Intellectual property and cybersecurity in the supply chain As product complexity grows, so do concerns about intellectual property protection and cybersecurity risks within outsourced supply chains. The prevailing industry approach combines contractual protections, diversified supplier networks, and security-minded procurement practices. Advocates argue that freedom to source globally, managed by private sector risk controls and transparent compliance, best serves innovation and consumer choice. Critics may push for stricter public-sector oversight or more aggressive standards, often labeling the private-sector approach as insufficient without government-backed guarantees.
Geopolitical and national security considerations In times of geopolitical tension, the resilience of global supply chains becomes a political concern. A market-oriented stance emphasizes diversification, redundancy, and investment in domestic capabilities where feasible, along with robust risk management in supplier networks. Critics of this approach may call for extensive onshoring or foreign policy measures to safeguard critical industries. Proponents of flexible, internationally integrated manufacturing argue that productive, open markets deliver greater wealth and technological advancement, even as they acknowledge the need for prudent risk management. See national security and nearshoring for connected topics.
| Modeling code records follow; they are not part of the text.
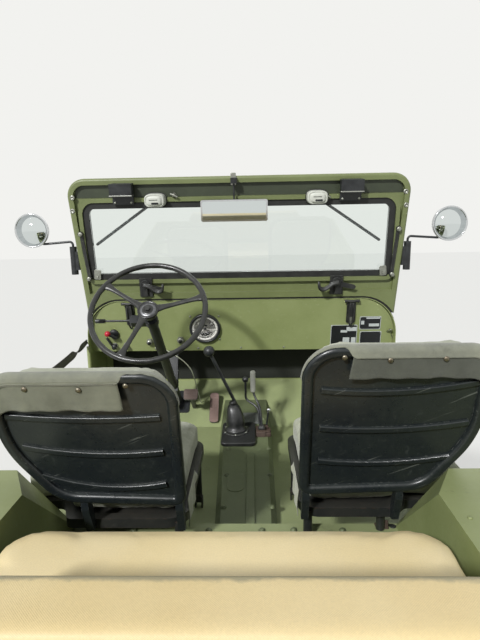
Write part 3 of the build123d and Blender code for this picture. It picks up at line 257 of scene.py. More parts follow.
felt_board, tree, shader, where = surface("bituminous_felt_board", "#1B1E18", 0.85)
fibre = place(tree, "ShaderNodeTexNoise", {"Vector": where, "Scale": 300.0, "Detail": 5.0, "Roughness": 0.7})
lint = place(tree, "ShaderNodeMapRange", {0: fibre.outputs[0], 1: 0.45, 2: 0.75, 4: 0.5})
dusted = place(tree, "ShaderNodeMix", {0: lint.outputs[0], 6: colour("#1B1E18"), 7: colour("#34372D")},
               data_type="RGBA")
tree.links.new(dusted.outputs[2], shader.inputs["Base Color"])
bump = place(tree, "ShaderNodeBump", {"Height": fibre.outputs[0], "Strength": 0.5, "Distance": 0.001})
tree.links.new(bump.outputs[0], shader.inputs["Normal"])
firewall_face, board_low, board_high, board_half = 1.0268, 0.232, 0.560, 0.665
board_outline = [(-board_half, board_low), (board_half, board_low), (board_half, board_high - 0.09),
                 (board_half - 0.06, board_high), (-board_half + 0.06, board_high),
                 (-board_half, board_high - 0.09)]
board_points = [Vector((x, y, z)) for y in (firewall_face - 0.004, firewall_face) for x, z in board_outline]
board_faces = [tuple(range(6)), tuple(range(6, 12))] + [(k, (k + 1) % 6, 6 + (k + 1) % 6, 6 + k)
                                                        for k in range(6)]
felt_lining = mesh_piece("firewall_felt_board", board_points, board_faces, felt_board, False)
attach(felt_lining, "body")

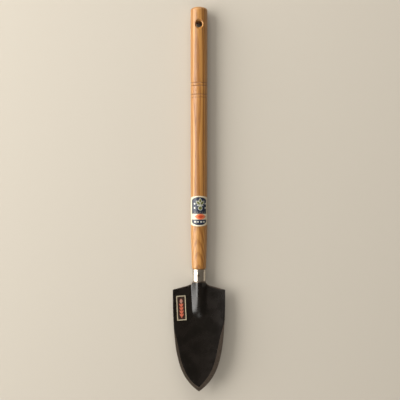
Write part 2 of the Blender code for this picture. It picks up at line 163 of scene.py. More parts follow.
def sweep(name: str, rings: Sequence[tuple[float, Place]], sides: int, along: Along, wall: Wall) -> Piece:
    """Draw a round piece out of a circle, ring by ring, as on a lathe or along a bent line.

    Args:
        name: the new piece's name.
        rings: each ring's radius and centre, in order.
        sides: how many sides the circle has.
        along: the axis that the rings stand square to.
        wall: whether the ends close to a point or meet each other.

    Returns:
        The closed piece.
    """
    radius, centre = rings[0]
    turn = (math.pi / 2, 0.0, 0.0) if along is Along.Y else (0.0, 0.0, 0.0)
    clear_selection()
    bpy.ops.mesh.primitive_circle_add(vertices=sides, radius=radius, location=centre, rotation=turn)
    piece = take_piece(name)
    with editing(piece):
        bpy.ops.mesh.select_mode(type="VERT")
        bpy.ops.mesh.select_all(action="SELECT")
        for wider, middle in rings[1:]:
            step = tuple(new - old for new, old in zip(middle, centre))
            bpy.ops.mesh.extrude_region_move(TRANSFORM_OT_translate={"value": step})
            grow = wider / radius
            scale = (grow, 1.0, grow) if along is Along.Y else (grow, grow, 1.0)
            bpy.ops.transform.resize(value=scale, center_override=middle)
            radius, centre = wider, middle
        if wall is Wall.SOLID:
            bpy.ops.mesh.merge(type="CENTER")
            start_radius, start = rings[0]
            pick_points(piece, lambda place: (place - Vector(start)).length < 1.01 * start_radius)
            bpy.ops.mesh.merge(type="CENTER")
    settle(piece)
    return piece


def apply_modifier(piece: Piece, modifier: bpy.types.Modifier) -> None:
    """Apply one modifier to a piece's mesh."""
    select_only(piece)
    bpy.ops.object.modifier_apply(modifier=modifier.name)


def cut_away(piece: Piece, cutter: Piece) -> None:
    """Cut a cutter's shape out of a piece, then throw the cutter away.

    Args:
        piece: the piece that is cut.
        cutter: a closed mesh that reaches past the piece.
    """
    boolean = piece.modifiers.new("cut", "BOOLEAN")
    boolean.operation = "DIFFERENCE"
    boolean.solver = "EXACT"
    boolean.object = cutter
    apply_modifier(piece, boolean)
    bpy.data.objects.remove(cutter, do_unlink=True)


def pressed_grid(name: str, columns: int, rows: int, place: Callable[[int, int], Place]) -> Piece:
    """Press a flat grid into a sheet: each point goes to place(column, row).

    Args:
        name: the new piece's name.
        columns: how many faces the grid has across.
        rows: how many faces it has along.
        place: gives where the point of a column and row goes.

    Returns:
        The open sheet, its faces up, which keeps the grid's UV map.
    """
    clear_selection()
    bpy.ops.mesh.primitive_grid_add(x_subdivisions=columns, y_subdivisions=rows, size=1.0)
    piece = take_piece(name)
    for point in piece.data.vertices:
        column = round((point.co.x + 0.5) * columns)
        row = round((point.co.y + 0.5) * rows)
        point.co = place(column, row)
    settle(piece)
    faces = piece.data.polygons
    if sum(face.normal.z * face.area for face in faces) < 0:
        piece.data.flip_normals()
    return piece


def finish_piece(
    piece: Piece, material: bpy.types.Material, nodes: Sequence[str], sharp: float
) -> None:
    """Shade a piece, dress it, and set it on the frame.

    Args:
        piece: the finished mesh.
        material: what it is made of.
        nodes: the frame's nodes that it stands for.
        sharp: edges that turn more than this many degrees stay sharp.
    """
    select_only(piece)
    bpy.ops.object.shade_smooth_by_angle(angle=math.radians(sharp))
    piece.data.materials.clear()
    piece.data.materials.append(material)
    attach(piece, BODY)
    if nodes:
        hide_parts(*nodes)
    log.info("%s: %d faces, %s", piece.name, len(piece.data.polygons), material.name)


# Finishes


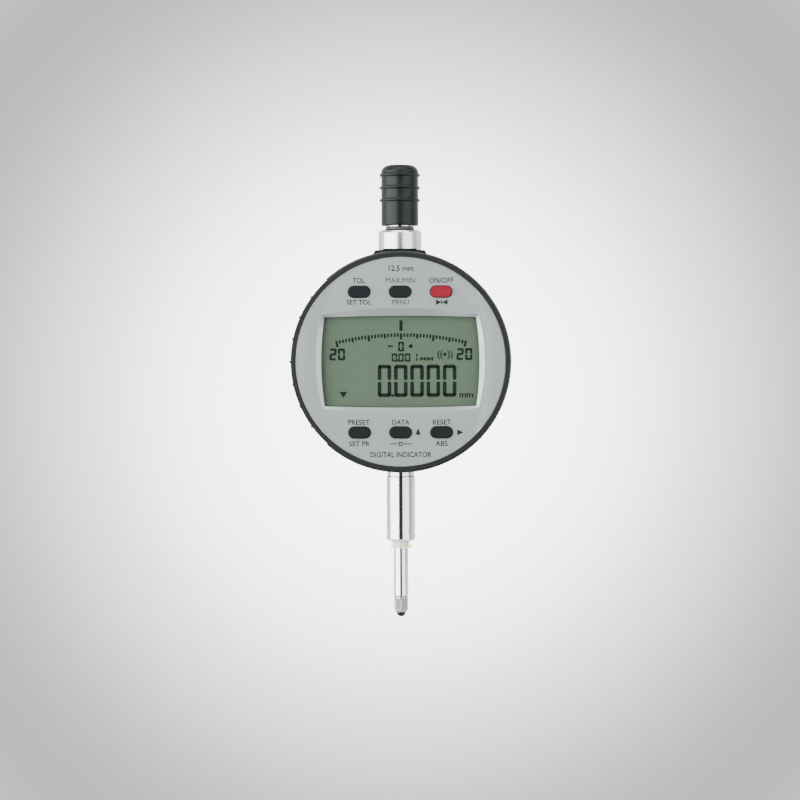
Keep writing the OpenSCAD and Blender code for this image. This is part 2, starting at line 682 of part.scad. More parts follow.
module coin_cell() color("silver") {
    y0 = tray_y - tray_t + 0.05;
    slab(y0 + 0.4, cell_t - 0.4) translate([cell_x, 0]) circle(cell_r);
    slab(y0, 0.5) translate([cell_x, 0]) circle(cell_r - 1);
}

housing();
back_cover();
cover_gasket();
cover_screws();
stem();
stem_lower_bush();
stem_upper_bush();
stem_seal();
top_sleeve();
sleeve_bush();
buffer_ring();
guide_rod();
reader_board();
reader_chips();
reader_screws();
measuring_spring();
swivel_o_ring();
spindle();
contact_point();
contact_ball();
cap_core();
lifting_cap();
carrier();
carrier_screw();
scale_bar();
display_case();
face_plate();
window_pane();
lcd_panel();
lcd_reflector();
lcd_frame();
contact_strips();
main_board();
board_parts();
radio_module();
key_switches();
battery_contacts();
board_screws();
swivel_clip();
stop_peg();
flex_lead();
key_tol();
key_max_min();
key_on_off();
key_preset();
key_data();
key_reset();
battery_drawer();
coin_cell();
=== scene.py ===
import math
import bpy
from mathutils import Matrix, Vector


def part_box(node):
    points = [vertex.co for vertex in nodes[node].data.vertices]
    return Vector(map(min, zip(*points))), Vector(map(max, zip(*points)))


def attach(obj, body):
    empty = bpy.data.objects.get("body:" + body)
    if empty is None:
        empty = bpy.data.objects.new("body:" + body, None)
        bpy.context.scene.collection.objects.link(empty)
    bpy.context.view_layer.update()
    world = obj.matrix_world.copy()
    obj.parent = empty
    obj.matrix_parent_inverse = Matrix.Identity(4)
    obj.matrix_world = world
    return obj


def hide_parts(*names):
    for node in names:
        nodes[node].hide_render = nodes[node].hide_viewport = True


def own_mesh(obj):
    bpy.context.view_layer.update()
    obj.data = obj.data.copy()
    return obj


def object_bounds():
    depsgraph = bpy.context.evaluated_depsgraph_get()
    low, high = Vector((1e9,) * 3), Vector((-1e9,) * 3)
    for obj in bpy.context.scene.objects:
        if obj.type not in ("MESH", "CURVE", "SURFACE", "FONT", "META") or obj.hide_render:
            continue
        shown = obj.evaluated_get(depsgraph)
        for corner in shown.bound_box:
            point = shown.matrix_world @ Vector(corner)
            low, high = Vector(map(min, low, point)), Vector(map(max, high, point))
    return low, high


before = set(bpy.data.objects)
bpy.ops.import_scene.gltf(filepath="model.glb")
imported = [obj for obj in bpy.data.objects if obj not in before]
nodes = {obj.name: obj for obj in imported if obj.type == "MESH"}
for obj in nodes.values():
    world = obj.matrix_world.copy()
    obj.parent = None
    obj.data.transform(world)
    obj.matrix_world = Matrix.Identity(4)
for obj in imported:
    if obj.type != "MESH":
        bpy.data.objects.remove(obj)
cad_bounds = [list(corner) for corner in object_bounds()]
mm = 0.001

# ---- Camera ----
# Looks straight along the swivel axis, level with the head's centre, from arm's length. The small
# shift leaves the head a little above the middle of the frame, and the camera leans a fifth of a degree.
case_low, case_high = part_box("display_case")
head_z = (case_low.z + case_high.z) / 2
bpy.ops.object.camera_add(
    location=(-0.1 * mm, -600 * mm, head_z), rotation=(math.radians(90), math.radians(0.2), 0))
camera = bpy.context.object
camera.data.lens = 96.4
camera.data.shift_y = -0.048
camera.data.clip_end = 20
bpy.context.scene.camera = camera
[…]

Regulatory environment and policy implications Public policy around trade, tariffs, tax incentives, and industrial policy influences how EMS firms operate. A market-oriented view favors selective, predictable policy that rewards innovation, investment, and productivity gains without distorting competition. Critics may advocate more aggressive government intervention to encourage domestic manufacturing or to shield workers from transition costs. The debate centers on balancing open competition with strategic interests, a tension that the EMS sector bridges through private-sector leadership and policy clarity. See tariff and corporate tax for related policy topics.